The secret to harvesting dozens and dozens of cucumbers and melons is growing short vines, but multiple shoots on which fruiting vegetables develop. You do it by pruning.
When vines have lengthened to 12-14 inches, prune a quarter-inch beyond a side shoot growing off the vine. On each vine, only a few shoots (maybe two or three) will have developed at this point, but still you must prune a bit beyond the last shoot (actually a node). Prune each and every vine at this point. Growth stops at the point of pruning, but the plant’s energy is now redirected into forming more side shoots along this segment of the vine. Let’s call it “section A.”
New side shoots develop along this section after pruning, almost doubling the number of shoots than before you pruned. However, at the end of the first week, the vine starts growing again.

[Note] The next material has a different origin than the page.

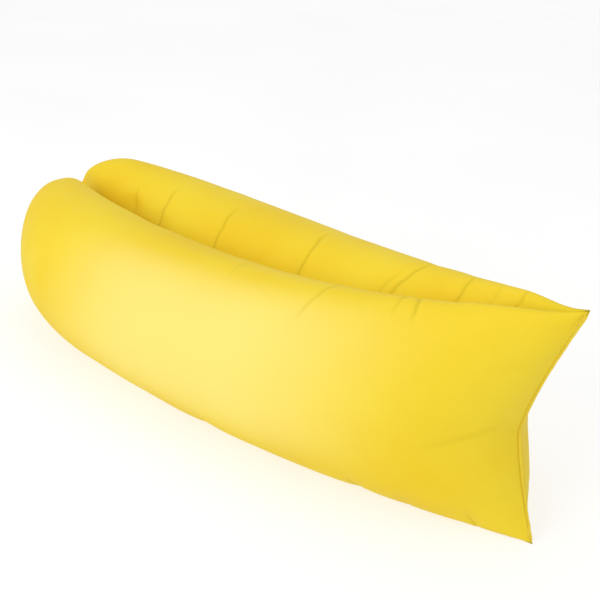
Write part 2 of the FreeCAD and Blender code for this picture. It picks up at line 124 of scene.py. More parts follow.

When vines reach another 12-plus inches (section B), prune once more just beyond the outermost shoot (node). Over the next week, the plant’s energy is focussed entirely on growing more side shoots along the 24-plus inches of the vine. Finally, vines start growing again a week later. It’s doubtful vines will exceed the third section without need of pruning unless there are tropical temperatures in late September.
If your vines grow onto a lawn adjoining the vegetable garden, you need not worry about fruits rotting. In bare soil situations, you may want to lay down a cover of salt hay just in case.